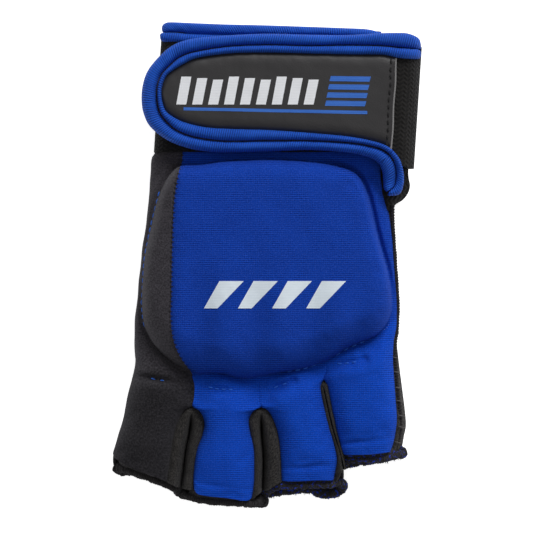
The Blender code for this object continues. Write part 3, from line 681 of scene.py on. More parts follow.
CUT_LINE = spline([(-44.4, -27.6), (-40.2, -28.4), (-35.8, -29.8), (-31.6, -31.4), (-27.4, -33.6), (-24.2, -35.2),
                   (-21, -35.0), (-17.6, -34.7), (-13.2, -35.2), (-9.6, -36.2), (-6, -36.5), (-2, -35.8), (4, -34.7),
                   (9.4, -33.8), (15.2, -32.4), (20.2, -30.6), (23.7, -28.5), (27, -26.6), (30.6, -24.9),
                   (34, -23.6), (37.4, -21.8), (40.2, -19.0), (41.6, -17.3), (44.2, -16.0)], 500)
CUT = lambda x: np.interp(x, CUT_LINE[:, 0], CUT_LINE[:, 1])
HINGE_Y = {f: JOINTS[f + "_flex"]["pos_m"][1] / MM - OY for f in FINGERS}


def tight(x, y):
    """Where the cover dives into a close crease at the pad's foot."""
    return smooth((x - 14) / 12) * smooth((y + 14) / 16)


def pad_rise(x, y):
    d = distance_in(x, y, PAD)
    side = smooth((np.abs(x + 1) - 24) / 10) * smooth((y + 24) / 14)
    wide = 6.2 + 4.2 * smooth((-y - 4) / 20) - 1.5 * side - 0.6 * side * (x < 0) - 1.6 * tight(x, y)
    wide = np.maximum(wide - 2.4 * smooth((y - 16) / 14) * (1 - 0.5 * side), 3.0)
    crown = 1 - 0.55 * ((x + 2) / 44) ** 2 - 0.5 * ((y - 4) / 42) ** 2
    knuckle = np.cos(2 * np.pi * (x - 5.5) / 18.4) * smooth((12 - y) / 34) * smooth((36 - np.abs(x)) / 12)
    rise = bulge(d / wide, 2.0) * (9.6 + 3.6 * crown) + 1.15 * knuckle * bulge(d / 10, 1.8)
    return np.where(d > 0, rise, 0), d


SWELL = {}
SIM = 0.01  # one drawing millimetre in a simulation, where Cloth's own limits suit the sheet


def spline_at(grid, fx, fy):
    """A smooth value of grid at fractional places, fx across it and fy down it."""
    m, n = grid.shape
    fx, fy = np.broadcast_arrays(np.asarray(fx, float), np.asarray(fy, float))
    fx, fy = np.clip(fx, 0, n - 1.001), np.clip(fy, 0, m - 1.001)
    ix, iy = fx.astype(int), fy.astype(int)

    def weights(t):
        return (1 - t) ** 3 / 6, (3 * t**3 - 6 * t**2 + 4) / 6, (-3 * t**3 + 3 * t**2 + 3 * t + 1) / 6, t**3 / 6

    out = 0
    for a, wy in enumerate(weights(fy - iy)):
        row = np.clip(iy + a - 1, 0, m - 1)
        for b, wx in enumerate(weights(fx - ix)):
            out = out + wy * wx * grid[row, np.clip(ix + b - 1, 0, n - 1)]
    return out


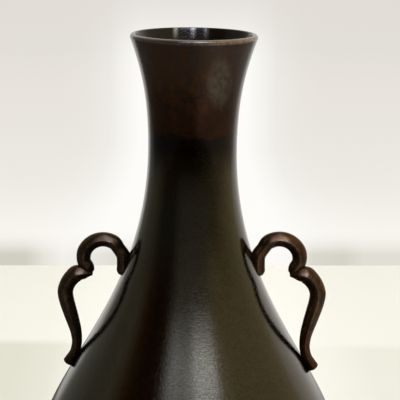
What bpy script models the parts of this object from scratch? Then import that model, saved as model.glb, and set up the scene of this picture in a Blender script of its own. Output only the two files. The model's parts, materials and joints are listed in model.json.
◆ ◆ ◆ ◆
#### [Work instructions]
Print, please, the lines above from the very first through the one that holds "return smooth((x - 14)", both included, word for word and with nothing else.

#### [Written response]
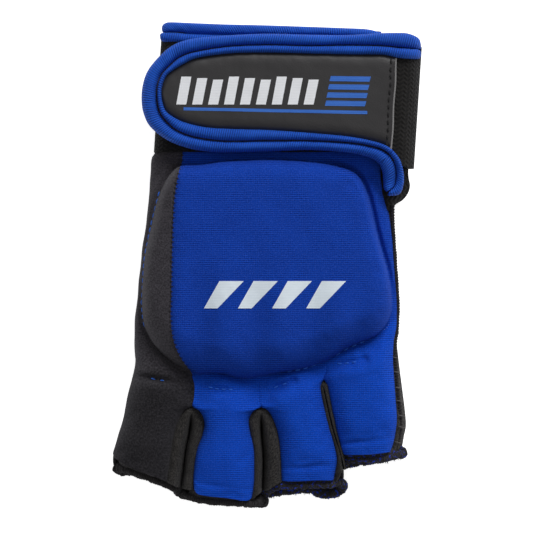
The Blender code for this object continues. Write part 3, from line 681 of scene.py on. More parts follow.
CUT_LINE = spline([(-44.4, -27.6), (-40.2, -28.4), (-35.8, -29.8), (-31.6, -31.4), (-27.4, -33.6), (-24.2, -35.2),
                   (-21, -35.0), (-17.6, -34.7), (-13.2, -35.2), (-9.6, -36.2), (-6, -36.5), (-2, -35.8), (4, -34.7),
                   (9.4, -33.8), (15.2, -32.4), (20.2, -30.6), (23.7, -28.5), (27, -26.6), (30.6, -24.9),
                   (34, -23.6), (37.4, -21.8), (40.2, -19.0), (41.6, -17.3), (44.2, -16.0)], 500)
CUT = lambda x: np.interp(x, CUT_LINE[:, 0], CUT_LINE[:, 1])
HINGE_Y = {f: JOINTS[f + "_flex"]["pos_m"][1] / MM - OY for f in FINGERS}


def tight(x, y):
    """Where the cover dives into a close crease at the pad's foot."""
    return smooth((x - 14) / 12) * smooth((y + 14) / 16)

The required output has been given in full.